The Food Education Trust (www.foodeducationtrust.com) is a charity, established by Romilla in 2008 to promote the benefits of a balanced home-cooked diet. The Food Education Trust seeks to make change through education, sowing the seeds of knowledge in children's minds so that home cooking becomes the norm to them and, with adults, showing them that with a little knowledge and some confidence it is possible to produce home cooked food regularly without the need to resort to ready meals and processed food.

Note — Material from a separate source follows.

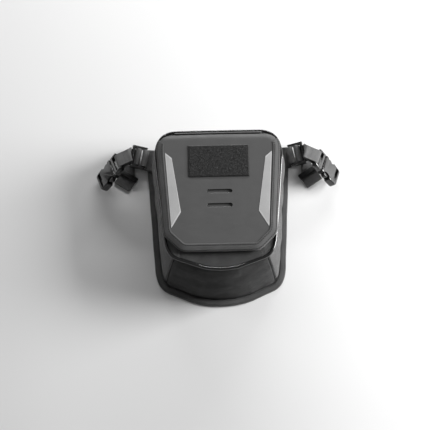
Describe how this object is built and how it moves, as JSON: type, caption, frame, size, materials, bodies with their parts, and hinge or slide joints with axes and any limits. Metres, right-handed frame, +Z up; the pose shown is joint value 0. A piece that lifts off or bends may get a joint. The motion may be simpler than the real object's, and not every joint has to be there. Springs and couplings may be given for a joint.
{
  "type": "motorcycle tank bag",
  "caption": "Small motorcycle tank bag: soft box body on a stiff base, moulded hinged lid with a loop patch and reflective panels, and front straps with ladder locks and side-release buckles.",
  "frame": {"origin": "middle of the bag's length and width, on the underside that rests on the tank", "axes": "+Z up through the lid, +Y towards the handlebar, +X towards the rider's right"},
  "size_m": [0.3368, 0.235, 0.0905],
  "materials": {
    "shell_fabric": "coated dark grey polyester weave",
    "rear_fabric": "softer matt black-grey weave",
    "binding_tape": "ribbed binding tape with lock stitching",
    "base_rubber": "matt non-slip dimpled rubber",
    "board": "plain plastic stiffener",
    "foam": "closed-cell foam",
    "lining": "light grey thin nylon",
    "piping": "glossy black covered cord",
    "moulded_lid": "smooth satin film on moulded foam",
    "loop_pile": "fuzzy loop pile",
    "reflective": "silver reflective film",
    "webbing": "woven polypropylene webbing",
    "acetal": "glossy black acetal",
    "elastic": "ribbed black elastic"
  },
  "bodies": {
    "bag": {"base_panel": "base_rubber", "base_board": "board", "base_binding": "binding_tape", "floor_pad": "foam", "front_wall": "shell_fabric", "rear_wall": "rear_fabric", "gusset_right": "shell_fabric", "gusset_left": "shell_fabric", "foam_walls": "foam", "inner_lining": "lining", "rim_piping": "piping", "top_deck": "shell_fabric", "closure_loop_strip": "loop_pile", "lid_hinge_tape": "binding_tape", "wing_root_right": "shell_fabric", "wing_root_left": "shell_fabric"},
    "lid": {"lid_shell": "moulded_lid", "lid_binding": "binding_tape", "lid_lining": "lining", "loop_patch": "loop_pile", "reflector_right": "reflective", "reflector_left": "reflective", "closure_hook_strip": "loop_pile"},
    "wing_right": {"strap_wing_right": "shell_fabric", "wing_loop_right": "webbing"},
    "lock_right": {"ladder_lock_right": "acetal", "strap_webbing_right": "webbing", "strap_tail_right": "webbing", "tail_keeper_right": "elastic"},
    "plug_right": {"buckle_plug_right": "acetal"},
    "arm_front_right": {"latch_arm_front_right": "acetal"},
    "arm_rear_right": {"latch_arm_rear_right": "acetal"},
    "socket_right": {"buckle_socket_right": "acetal"},
    "wing_left": {"strap_wing_left": "shell_fabric", "wing_loop_left": "webbing"},
    "lock_left": {"ladder_lock_left": "acetal", "strap_webbing_left": "webbing", "strap_tail_left": "webbing", "tail_keeper_left": "elastic"},
    "plug_left": {"buckle_plug_left": "acetal"},
    "arm_front_left": {"latch_arm_front_left": "acetal"},
    "arm_rear_left": {"latch_arm_rear_left": "acetal"},
    "socket_left": {"buckle_socket_left": "acetal"}
  },
  "joints": [
    {"name": "lid_hinge", "type": "hinge", "parent": "bag", "child": "lid", "pos_m": [0, 0.0992, 0.0895], "axis": [-1, 0, 0], "range_deg": [0, 150]},
    {"name": "wing_fold_right", "type": "hinge", "parent": "bag", "child": "wing_right", "pos_m": [0.0966, 0.0945, 0.0054], "axis": [0.1736, -0.9848, 0], "range_deg": [-35, 18]},
    {"name": "lock_swing_right", "type": "hinge", "parent": "wing_right", "child": "lock_right", "pos_m": [0.10231, 0.09551, 0.0101], "axis": [0.1736, -0.9848, 0], "range_deg": [-25, 15]},
    {"name": "buckle_tilt_right", "type": "hinge", "parent": "lock_right", "child": "plug_right", "pos_m": [0.1355, 0.081, 0.0352], "axis": [-0.2952, -0.8594, 0.4176], "range_deg": [-10, 30]},
    {"name": "arm_front_press_right", "type": "hinge", "parent": "plug_right", "child": "arm_front_right", "pos_m": [0.14498, 0.08301, 0.02448], "axis": [-0.7406, -0.0703, -0.6683], "range_deg": [0, 6], "stiffness_Nm_per_rad": 0.2},
    {"name": "arm_rear_press_right", "type": "hinge", "parent": "plug_right", "child": "arm_rear_right", "pos_m": [0.13967, 0.06754, 0.032], "axis": [0.7406, 0.0703, 0.6683], "range_deg": [0, 6], "stiffness_Nm_per_rad": 0.2},
    {"name": "socket_release_right", "type": "slide", "parent": "plug_right", "child": "socket_right", "axis": [0.6037, -0.5065, -0.6157], "range_m": [0, 0.02], "deforming": ["latch_arm_front_right", "latch_arm_rear_right"]},
    {"name": "wing_fold_left", "type": "hinge", "parent": "bag", "child": "wing_left", "pos_m": [-0.0966, 0.0945, 0.0054], "axis": [0.1736, 0.9848, 0], "range_deg": [-35, 18]},
    {"name": "lock_swing_left", "type": "hinge", "parent": "wing_left", "child": "lock_left", "pos_m": [-0.10231, 0.09551, 0.0101], "axis": [0.1736, 0.9848, 0], "range_deg": [-25, 15]},
    {"name": "buckle_tilt_left", "type": "hinge", "parent": "lock_left", "child": "plug_left", "pos_m": [-0.1355, 0.081, 0.0352], "axis": [-0.2952, 0.8594, -0.4176], "range_deg": [-10, 30]},
    {"name": "arm_front_press_left", "type": "hinge", "parent": "plug_left", "child": "arm_front_left", "pos_m": [-0.14498, 0.08301, 0.02448], "axis": [-0.7406, 0.0703, 0.6683], "range_deg": [0, 6], "stiffness_Nm_per_rad": 0.2},
    {"name": "arm_rear_press_left", "type": "hinge", "parent": "plug_left", "child": "arm_rear_left", "pos_m": [-0.13967, 0.06754, 0.032], "axis": [0.7406, -0.0703, -0.6683], "range_deg": [0, 6], "stiffness_Nm_per_rad": 0.2},
    {"name": "socket_release_left", "type": "slide", "parent": "plug_left", "child": "socket_left", "axis": [-0.6037, -0.5065, -0.6157], "range_m": [0, 0.02], "deforming": ["latch_arm_front_left", "latch_arm_rear_left"]}
  ]
}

Romilla Arber is not a chef; she is a busy mum of four children who recognizes the need to cook healthy food for her family. Everyday cooking is a challenge as it is about more than just the cooking - it's requires budgeting, ensuring a balanced diet, planning what to cook and shopping for it. Each week contains no more than four meat dishes, plenty of fresh vegetables and a regular amount of fish, pulses and cereals with a strong focus on seasonal produce. "What's for Dinner? Second Helpings" takes the stress out of planning and preparing good, home-cooked family food. Public Health Minister Anne Milton said: "Some people might think that eating a balanced diet is more expensive but that does not have to be the case. If we plan ahead and make better choices we can save money too."
Paul Gayler, Head Chef at the Lanesborough Hotel in London and author of many cookery books says that "What's for Dinner? Second Helpings is a brilliant book! It is full of lovely recipes and photographs and deserves to do well, not least because all proceeds from its sales go to the Food Education Trust."